You know who you are. The two who were scoffing at me as I was trying to deal with the biggest melt down in discount store history. The ones who commented how you never have seen kids misbehave so badly or how you would have NEVER responded the way I did as I was standing at the end of your aisle. With your older kids standing and observing nonetheless. The ones that I curtly asked "Do you really not have any compassion for a fellow mother who was obviously struggling at the moment?" before I started sobbing and then dragged my screaming son and baby out of the store, leaving my full cart of unpurchased merchandise at the front of the store.

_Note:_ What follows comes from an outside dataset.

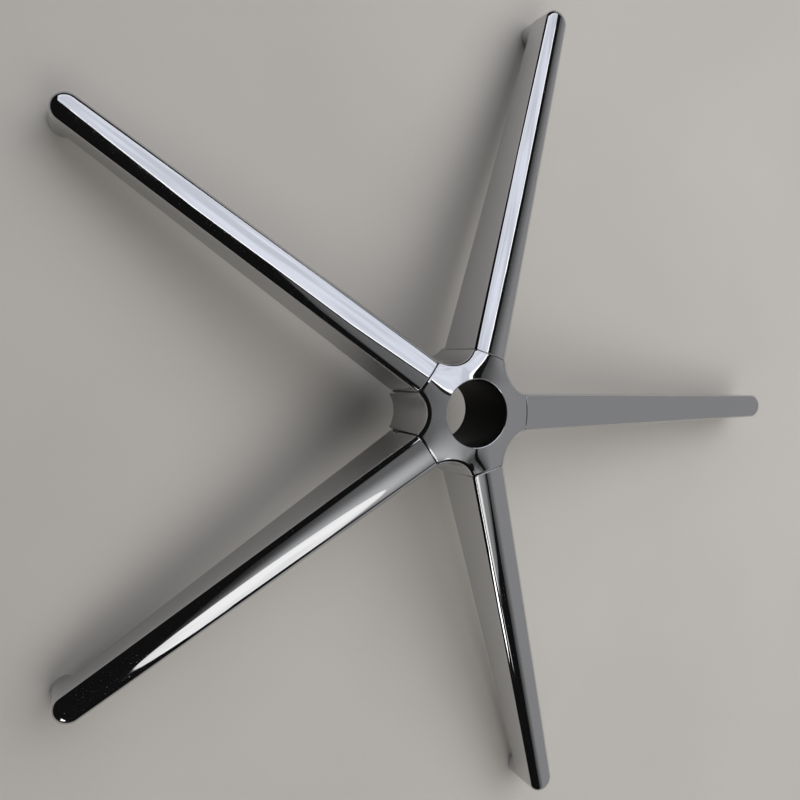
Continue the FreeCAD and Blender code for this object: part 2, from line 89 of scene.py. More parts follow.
class Wire:
    """An output socket of a material's node tree, on which Python's operators add Math nodes."""

    def __init__(self, tree: "Tree", socket: bpy.types.NodeSocket) -> None:
        """Wrap a socket.

        Args:
            tree: The tree that holds the socket.
            socket: The output socket.
        """
        self.tree = tree
        self.socket = socket

    def _math(self, operation: str, *values: "Value") -> "Wire":
        """Add a Math node.

        Args:
            operation: The Math node's operation.
            *values: Its inputs in order.

        Returns:
            The node's result.
        """
        return self.tree.node("ShaderNodeMath", {"operation": operation}, *values)

    def __add__(self, other: "Value") -> "Wire":
        """Sum."""
        return self._math("ADD", self, other)

    def __radd__(self, other: "Value") -> "Wire":
        """Sum with a number on the left."""
        return self._math("ADD", other, self)

    def __sub__(self, other: "Value") -> "Wire":
        """Difference."""
        return self._math("SUBTRACT", self, other)

    def __rsub__(self, other: "Value") -> "Wire":
        """Difference from a number on the left."""
        return self._math("SUBTRACT", other, self)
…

I just am floored by your rudeness. And lack of understanding and support. Maybe my child is the worst behaved preschooler that ever entered a store. And there is no "maybe" about it - it is a proven fact I am less than perfect with my mothering skills. But aren't we all? Isn't parenting one of the most difficult things you have ever done? Haven't you ever had a moment of pure desperation when you have no idea what to do? Aren't we all just trying our best? Didn't you have terrible, horrible, no good days? Aren't all of our kids learning and growing and making mistakes? Didn't you realize you make mistakes all the time?
There are many things I want to say (lots more telling off and scolding) but the most important is this: Let's, as mothers, stop criticizing and start supporting each other. Let's not under estimate how a compassionate glance can ease each other's burdons or a kind comment can ease the heart of a stressed mother in a difficult situation. Let's keep negative comments and criticism to ourselves. Let's give each other the benefit of the doubt. Let's whisper a prayer for each other for strength. Let's never forget we are all part of the same club, trying our best to love and raise our children.
Please. I beg of you. We all could use more helping hands and understanding allies as we strive to do the most important job. I think teaching our children through our own actions to be compassionate will do more for them in their lives than how we deal with tantrums in Public places.